From understanding expenses to starting a limited company, our downloadable business guides can help you.
The UK is home to 5.4 million business owners – a fact politicians are (we would hope) very much aware of. Despite making up around 15% of the workforce, self-employment has accounted for nearly half of the increase in total employment since the recession.
The Government announced an independent review last July which was finally released last week, highlighting the contribution the self-employed make to the UK economy and how they can be helped. With growing unrest surrounding policies affecting SMEs, any advice for the Department for Business Innovation & Skills on how best to drum up some support is very timely indeed.
Developed by entrepreneur Julie Deane OBE, (founder of The Cambridge Satchel Company), the document yields a giant wad of stats and findings, but probably won’t be bringing home any literary awards. In a nutshell though, the major recommendations it came to were as follows.
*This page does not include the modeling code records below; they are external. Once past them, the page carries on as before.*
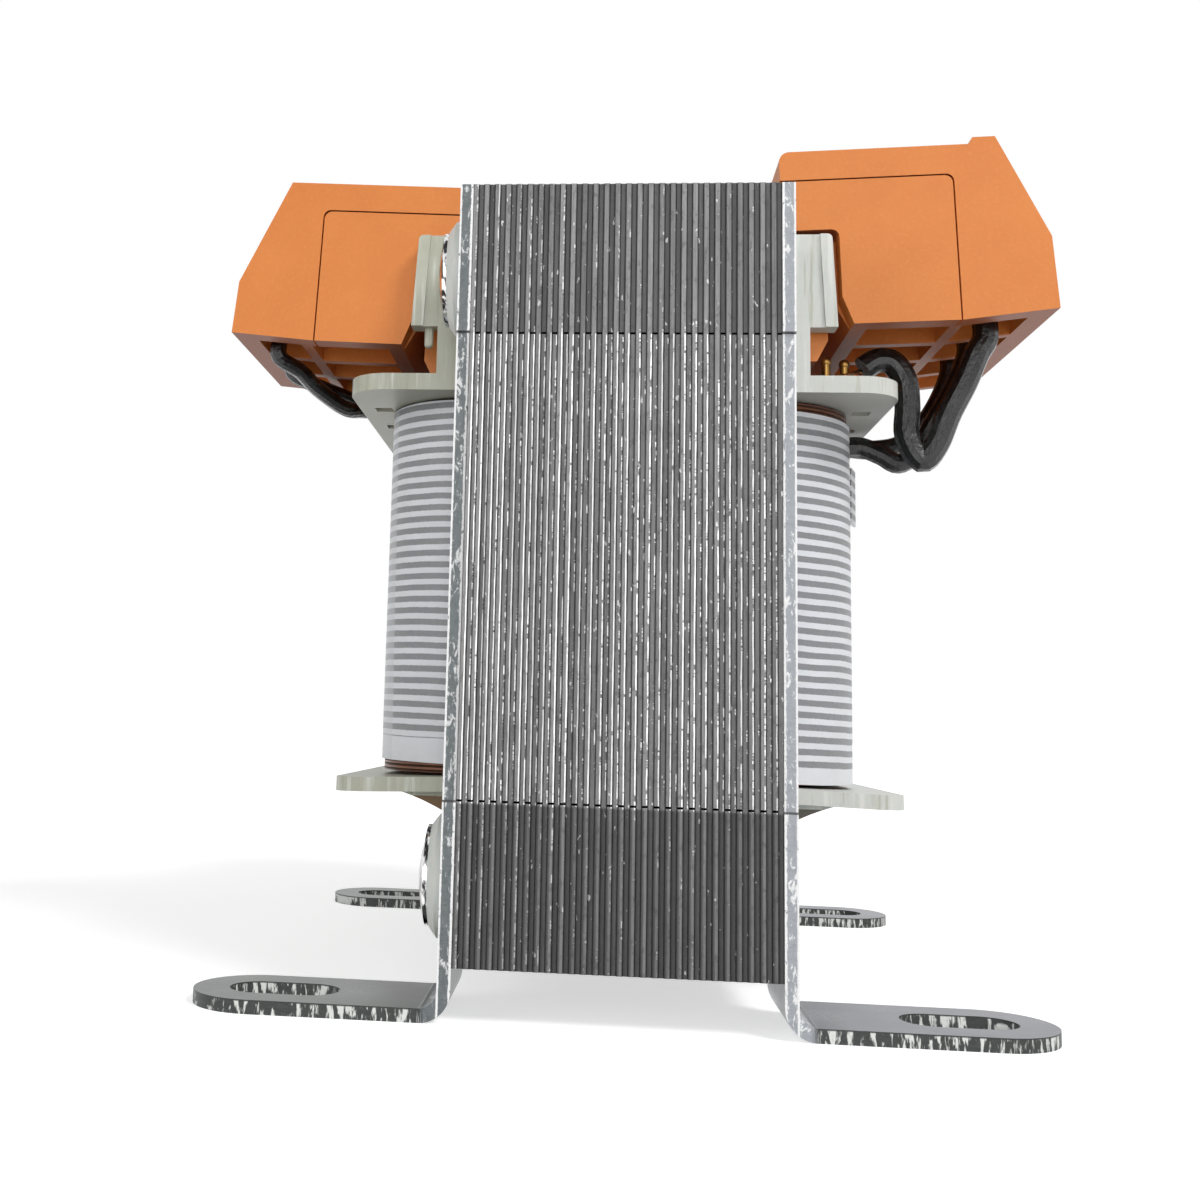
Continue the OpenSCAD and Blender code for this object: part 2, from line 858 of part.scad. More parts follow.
// The thick lead hangs in a loop outside the flange and turns back over it
module right_lead_loop() {
    tail = lead_tail(1, 1);
    a = [flange_x, tail[0][1] + 1, flange_top];
    b = tail[0];
    sleeve(concat(
        [loop_end, a + [-1.5, 0, 3.2], a + [0.1, 0.1, 3], a + [1.3, 0.1, 1.1],
            a + [1.5, 0, -1.7], a + [1.4, -0.1, -4.7], between(a, b, 0.3, 0.2, -7.2),
            between(a, b, 0.46, 0.4, -5.6), between(a, b, 0.6, 0.6, -2.4),
            between(a, b, 0.77, 0.8, 0.7), between(a, b, 0.9, 0.9, 3.6)],
        tail), thick_lead_d);
}

module right_lead_middle() {
    tail = lead_tail(1, 2);
    from = [wrap_x + fit, tail[0][1] + 1.4, upper_flange_z - 2.7];
    a = [flange_x, from[1], upper_flange_z];
    b = tail[0];
    sleeve(concat(
        [from, from + [1.5, 0, 0], a + [0.3, -0.3, -3.6], between(a, b, 0.22, 0.36, -4.5),
            between(a, b, 0.42, 0.5, -3.2), between(a, b, 0.65, 0.7, 0.3),
            between(a, b, 0.82, 0.86, 3.1)],
        tail), thin_lead_d + 0.4);
}

module right_lead_rear() {
    tail = lead_tail(1, 3);
    from = [wrap_x + fit, tail[0][1] + 1.4, upper_flange_z - 1.4];
    a = [flange_x, from[1], upper_flange_z];
    b = tail[0];
    sleeve(concat(
        [from, from + [1.5, 0, 0], a + [0.8, -0.3, -1.6], between(a, b, 0.4, 0.43, -1.1),
            between(a, b, 0.65, 0.64, 0.7), between(a, b, 0.86, 0.86, 3.7)],
        tail), thin_lead_d + 0.4);
}

// Bare ends soldered to the bars
module lead_wire_ends() {
    color([0.72, 0.42, 0.2])
        for (side = [-1, 1], k = [1 : pick(side, 2, 3)])
            in_block(side)
                translate([solder_s, way_y(k), bar_z - 2]) cylinder(d = wire_d, h = 2);
}

// Two fine wires that bow from the end of the thick lead to the right pins
module pin_wires() {
    from = loop_end - [0.3, 0, 0.3];
    color([0.72, 0.42, 0.2])
        for (i = [0, 1]) {
            pin = pin_places[2 + i];
            lead([from + [0, 0.5 * i - 0.25, 0],
                [pin[0] + 1.4, pin[1] - 0.9 + 0.8 * i, flange_top + 0.9 + 0.5 * i],
                [pin[0] + 0.6, pin[1] - 0.3, flange_top + 0.9]],
                fine_wire_d, 8, 6);
        }
}

module winding_pins() {
    color([0.72, 0.55, 0.22])
        for (p = pin_places)
            translate([p[0], p[1], flange_top]) {
                cylinder(d = pin_d, h = pin_h);
                translate([0, 0, pin_h]) sphere(d = pin_d + 0.2);
            }
}

core_e_top();
core_e_bottom();
core_i_top();
core_i_bottom();
left_bracket();
right_bracket();
bobbin();
primary_winding();
winding_barrier();
secondary_winding();
outer_wrap();
core_bolts();
bolt_tubes();
bolt_washers();
left_terminal_block();
right_terminal_block();
left_end_cover();
right_end_cover();
left_terminal_screws();
right_terminal_screws();
left_clamp_plates();
right_clamp_plates();
left_contact_bars();
right_contact_bars();
left_lead_front();
left_lead_rear();
right_lead_loop();
right_lead_middle();
right_lead_rear();
lead_wire_ends();
pin_wires();
winding_pins();
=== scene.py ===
import json
import math

import bpy
from mathutils import Matrix, Vector


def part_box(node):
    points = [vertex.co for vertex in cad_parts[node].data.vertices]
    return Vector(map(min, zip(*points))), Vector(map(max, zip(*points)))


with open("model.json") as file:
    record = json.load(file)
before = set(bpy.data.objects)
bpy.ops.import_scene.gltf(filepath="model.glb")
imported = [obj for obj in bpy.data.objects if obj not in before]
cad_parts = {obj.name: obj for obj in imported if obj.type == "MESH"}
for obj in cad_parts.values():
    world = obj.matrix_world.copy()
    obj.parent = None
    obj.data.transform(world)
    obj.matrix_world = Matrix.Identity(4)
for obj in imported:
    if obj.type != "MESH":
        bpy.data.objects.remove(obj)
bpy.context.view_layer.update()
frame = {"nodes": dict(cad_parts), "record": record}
MM = 0.001
scene = bpy.context.scene


def box_mm(node):
    low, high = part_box(node)
    return Vector(low) / MM, Vector(high) / MM


# ---------------------------------------------------------------- camera
def make_camera():
    """The photograph's view: low, close, and a little right of the middle."""
    yaw, pitch, roll = -0.0988999, 0.1432506, 0.0304191
    f = Vector((math.sin(yaw), math.cos(yaw), 0))
    r = Vector((math.cos(yaw), -math.sin(yaw), 0))
    u = Vector((0, 0, 1))
    f2 = f * math.cos(pitch) + u * math.sin(pitch)
    u2 = u * math.cos(pitch) - f * math.sin(pitch)
    r3 = r * math.cos(roll) + u2 * math.sin(roll)
    u3 = u2 * math.cos(roll) - r * math.sin(roll)
    data = bpy.data.cameras.new("camera")
    data.sensor_width = 36
    data.lens = 42.366
    data.shift_x = 0.12167
    data.shift_y = -0.07072
    data.clip_start = 0.01
    data.clip_end = 20
    cam = bpy.data.objects.new("camera", data)
    m = Matrix((r3, u3, -f2)).transposed().to_4x4()
    m.translation = Vector((-2.5846, -166.2149, 25.6780)) * MM
    cam.matrix_world = m
    scene.collection.objects.link(cam)
    scene.camera = cam


make_camera()


# ---------------------------------------------------------------- shaders
def srgb(r, g, b):
    """A colour as seen on screen, 0 to 255, as linear light."""
    out = []
    for c in (r, g, b):
        c = c / 255
        out.append(c / 12.92 if c <= 0.04045 else ((c + 0.055) / 1.055) ** 2.4)
    return (out[0], out[1], out[2], 1)


def grey(v):
    return srgb(v, v, v)


class Shader:
    """One material's node tree, with a short call for each kind of node. Lengths are mm."""

    def __init__(self, name, **sockets):
        self.mat = bpy.data.materials.new(name)
        self.mat.use_nodes = True
        self.tree = self.mat.node_tree
        self.tree.nodes.clear()
        self.bsdf = self.add("ShaderNodeBsdfPrincipled")
        out = self.add("ShaderNodeOutputMaterial")
        self.link(self.bsdf.outputs[0], out.inputs[0])
        for key, value in sockets.items():
            self.bsdf.inputs[key.replace("_", " ")].default_value = value
        pos = self.add("ShaderNodeTexCoord").outputs["Object"]
        mm = self.add("ShaderNodeVectorMath", operation="SCALE")
        self.link(pos, mm.inputs[0])
        mm.inputs["Scale"].default_value = 1000
        self.pos = mm.outputs[0]
        self.x, self.y, self.z = self.split(self.pos)
        geo = self.add("ShaderNodeNewGeometry")
        self.nx, self.ny, self.nz = self.split(geo.outputs["True Normal"])

    def add(self, kind, **props):
        n = self.tree.nodes.new(kind)
        for key, value in props.items():
            setattr(n, key, value)
        return n

    def link(self, a, b):
        self.tree.links.new(a, b)

    def put(self, value, socket):
        if isinstance(value, bpy.types.NodeSocket):
            self.link(value, socket)
        else:
            socket.default_value = value

    def split(self, vector):
        n = self.add("ShaderNodeSeparateXYZ")
        self.link(vector, n.inputs[0])
        return n.outputs[0], n.outputs[1], n.outputs[2]

    def math(self, op, *values):
        n = self.add("ShaderNodeMath", operation=op)
        for v, s in zip(values, n.inputs):
            self.put(v, s)
        return n.outputs[0]

    def plus(self, a, b):
        return self.math("ADD", a, b)

    def less(self, a, b):
        return self.math("SUBTRACT", a, b)

    def times(self, a, b):
        return self.math("MULTIPLY", a, b)

    def most(self, a, b):
        return self.math("MAXIMUM", a, b)

    def size(self, a):
        return self.math("ABSOLUTE", a)

    def step(self, value, low, high, bottom=0.0, top=1.0):
        """Runs smoothly from bottom at low to top at high, with low below high."""
        n = self.add("ShaderNodeMapRange", interpolation_type="SMOOTHSTEP")
        for v, s in zip((value, low, high, bottom, top), n.inputs):
            self.put(v, s)
        return n.outputs[0]

    def band(self, value, centre, half, soft):
        """1 within half of centre, and 0 beyond half plus soft."""
        return self.step(self.size(self.less(value, centre)), half, half + soft, 1.0, 0.0)

    def vec(self, x, y, z):
        n = self.add("ShaderNodeCombineXYZ")
        for v, s in zip((x, y, z), n.inputs):
            self.put(v, s)
        return n.outputs[0]

    def stretched(self, sx, sy, sz):
        n = self.add("ShaderNodeVectorMath", operation="MULTIPLY")
        self.link(self.pos, n.inputs[0])
        n.inputs[1].default_value = (sx, sy, sz)
        return n.outputs[0]

    def noise(self, scale=1.0, detail=3.0, rough=0.5, at=None, warp=0.0):
        n = self.add("ShaderNodeTexNoise")
        self.link(at or self.pos, n.inputs["Vector"])
        n.inputs["Scale"].default_value = scale
        n.inputs["Detail"].default_value = detail
        n.inputs["Roughness"].default_value = rough
        n.inputs["Distortion"].default_value = warp
        return n.outputs["Fac"]

    def chance(self, value):
        n = self.add("ShaderNodeTexWhiteNoise", noise_dimensions="1D")
        self.put(value, n.inputs["W"])
        return n.outputs["Value"]

    def mix(self, fac, a, b):
        n = self.add("ShaderNodeMix", data_type="RGBA")
        self.put(fac, n.inputs[0])
        self.put(a, n.inputs[6])
        self.put(b, n.inputs[7])
        return n.outputs[2]

    def between(self, fac, a, b):
        n = self.add("ShaderNodeMix", data_type="FLOAT")
        self.put(fac, n.inputs[0])
        self.put(a, n.inputs[2])
        self.put(b, n.inputs[3])
        return n.outputs[0]

    def scaled(self, colour, by):
        n = self.add("ShaderNodeVectorMath", operation="SCALE")
        self.link(colour, n.inputs[0])
        self.put(by, n.inputs["Scale"])
        return n.outputs[0]

    def colour(self, socket):
        self.link(socket, self.bsdf.inputs["Base Color"])

    def rough(self, socket):
        self.link(socket, self.bsdf.inputs["Roughness"])

    def metal(self, socket):
        self.link(socket, self.bsdf.inputs["Metallic"])

    def bump(self, height, depth=0.05, strength=1.0):
        n = self.add("ShaderNodeBump")
        n.inputs["Strength"].default_value = strength
        n.inputs["Distance"].default_value = depth * MM
        self.link(height, n.inputs["Height"])
        self.link(n.outputs[0], self.bsdf.inputs["Normal"])


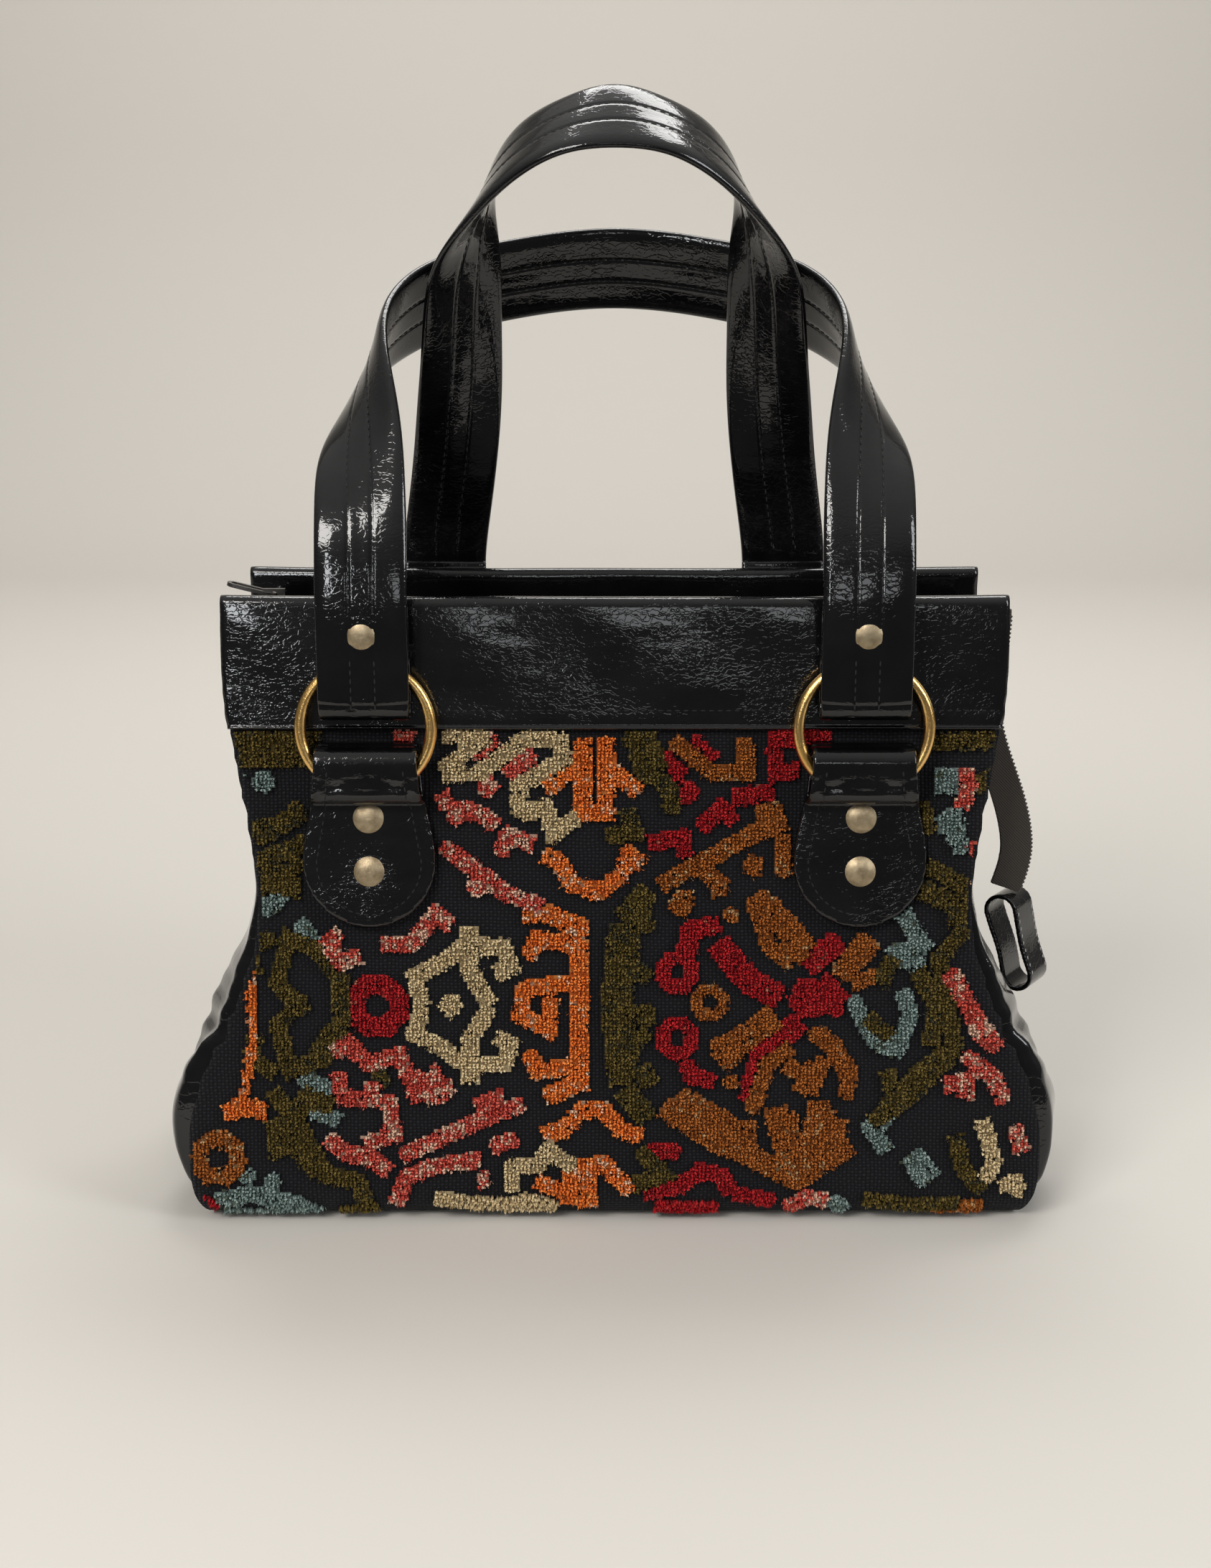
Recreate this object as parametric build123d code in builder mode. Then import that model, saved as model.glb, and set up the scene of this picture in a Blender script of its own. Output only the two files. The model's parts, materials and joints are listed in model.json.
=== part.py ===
"""Handbag with a woven carpet-pattern panel, patent trim, two strap handles on
rings and a zipped middle pocket.

Frame: origin at the centre of the base on the resting plane, +X to the right,
+Y to the back, +Z up. Millimetres.
"""

from build123d import *
import math
import os

os.makedirs("parts", exist_ok=True)

# Body, outside sizes
RIM_HEIGHT = 250.0
RIM_HALF_WIDTH = 151.0
RIM_HALF_DEPTH = 36.0
BAND_LEAN = 4.5
WAIST_HEIGHT = 108.0
WAIST_HALF_WIDTH = 143.0
BASE_HALF_WIDTH = 170.0
BASE_HALF_DEPTH = 66.0
CORNER_RADIUS = 14.0
BASE_TUCK = 13.0
GUSSET_FOLD_DEPTH = 24.0
GUSSET_PUFF = 9.0
GUSSET_DROP = 14.0

# Sheet thicknesses and the gap left between sewn layers
PATENT_THICKNESS = 1.6
PANEL_THICKNESS = 2.0
LINING_THICKNESS = 1.0
BOARD_THICKNESS = 2.5
LAYER_GAP = 0.3
BAND_HEIGHT = 50.0
FACING_HEIGHT = 26.0
SEAM_ALLOWANCE = 6.0
PILE_HEIGHT = 2.2
PILE_ROOT = 0.1

# Middle pocket and its zip
POCKET_HALF_DEPTH = 12.0
POCKET_WALL = 1.2
POCKET_FOOT_HALF_WIDTH = 137.0
POCKET_TOP_HALF_WIDTH = 132.0
ZIP_HALF_LENGTH = 147.0
TAPE_THICKNESS = 0.9
TOOTH_PITCH = 6.0
TOOTH_LENGTH = 3.4
TOOTH_HEIGHT = 2.2
TOOTH_REACH = 2.4
ZIP_SPLIT = 1.2
SLIDER_LENGTH = 10.0
SLIDER_WIDTH = 8.0
SLIDER_PLATE = 1.2
SLIDER_CLEARANCE = 0.4
LUG_HEIGHT = 4.4
PULL_LENGTH = 20.0
PULL_WIDTH = 6.6
PULL_WIRE = 1.5
PULL_REST_ANGLE = 14.0
PULL_CLEARANCE = 0.35
LUG_WIDTH = 2.0
TAIL_WIDTH = 13.0
TAIL_THICKNESS = 1.8
TAIL_BOTTOM = 121.0
TAIL_SWING = 13.0
END_TAB_LENGTH = 42.0
END_TAB_WIDTH = 17.0
END_TAB_LEATHER = 1.8
END_TAB_DEPTH = 15.0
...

Learning about finance, cash flow, bookkeeping and taxation would benefit many adults regardless of their employment status, but this information is lacking from our Curriculum. Receiving and processing this information at a young age would prepare people for future self-employment.
The review criticised the GOV.UK information hub, stating the Government needed to review how well it currently signposts the self-employed to available resources.
To reflect the increase in self-employed people, there needs to be a wider range of financial solutions, from mortgages and insurance to pensions. Deane adds that “the financial institutions that choose to address this need stand to benefit enormously”.
A particular noted concern was that self-employed people starting or extending a family are not given the same support from the Government as those who are regularly employed.
It was proposed that the level of Maternity Allowance provided to the self-employed in the first six weeks should be brought in line with the Statutory Maternity Pay received by regular employees (with similar amendments for Statutory Adoption Pay).
When new policies are devised, an Impact Assessment is carried out to calculate the impact they will have on different sectors – but this (to the chagrin of those surveyed) does not currently include self-employment.
In addition, the description of ‘self-employed’ applies to a wide variety of individuals and sectors and there is currently no clear clarification of the employment status, leaving people who would fall into this category feeling underrepresented.
Overly complicated legislation and administration is a burden for business owners and needs addressing with less jargon. Tax, in particular, was described as “an administrative burden, a barrier to growth, and an issue that could benefit from improved simplicity and better advice”
Deane called for better communications of the whereabouts and accessibility to shared work spaces, going as far as proposing that such spaces could be created in underutilised libraries and community centres.
With the blink-and-you’ll miss it nature of technology in today’s world, it is up to trade and professional organisations to keeping members up to date with technological advances, says the review. It also advocates combining ‘disparate age groups’ and again, underutilised existing community resources to get business owners up to speed with advances in technology so they aren’t left behind.
Further to the recommendations, some key conclusions were drawn from the collected data:
A very significant majority (84%) of those in self-employment considered being self employed a positive choice, compared with being a regular employee. 7% on the other hand said they were worse off as they are.
Less than a fifth of those surveyed planned to give up self employment in the next three years, with over half of them citing retirement as the reason. Notably though, around two fifths of those who anticipate leaving self employment behind (making up 6% of all those in self-employment) said they will seek a regular employee job, most commonly under the belief that such a job would offer more security.
An encouraging 52% of those surveyed opined that they are better off financially than they would be as a regular employee. A third reportedly believe they are financially worse off, although most appear to have made a conscious choice to prioritise other factors, with 74% of them saying their life was better overall.
When asked about the main advantage of being your own boss, less than 10% of respondents answered earning more money. The benefits reported most often – unsurprisingly – were having flexibility, independence, and job satisfaction.
“Wellbeing amongst the self-employed appears to be at least as positive as it is for employees” claims the review, “so there is no obvious problem with self-employment as a labour force choice and little evidence that conditions are getting worse”, although the bulk of this study took place before the implementation of auto-enrolment and dividend tax changes, so perhaps this conclusion is somewhat time-sensitive.
56% of those asked said they experienced a ‘big problem’ in at least one area, but the area specified varied. Not getting paid when ill or taking time off was a big problem for 30%, and 26% had a big problem with not being able to save enough for the future.
Most worryingly, a fifth of respondents said not having enough customers or work was a big problem, and just over 30% indicated that their earnings from self-employment do not allow more than a basic standard of living, or that they were reliant on benefits or tax credits.
The RSA (Royal Society for the encouragement of Arts, Manufactures and Commerce) and others have raised particular concerns about the extent to which being self-employed may be making it difficult for people to get mortgages. The research found that around half of those applying for a mortgage in the last 5 years felt that being self-employed caused difficulties with their mortgage application.
Overall, these key findings probably won’t cause too much of a shock for the experienced micro-business community, but those who will gain the most understanding from it will hopefully be the Government officials who work on legislation.
Crucially, this research also gives us even more vital and up-to-date data to cite when meeting with MPs as we continue to stand up for micro businesses.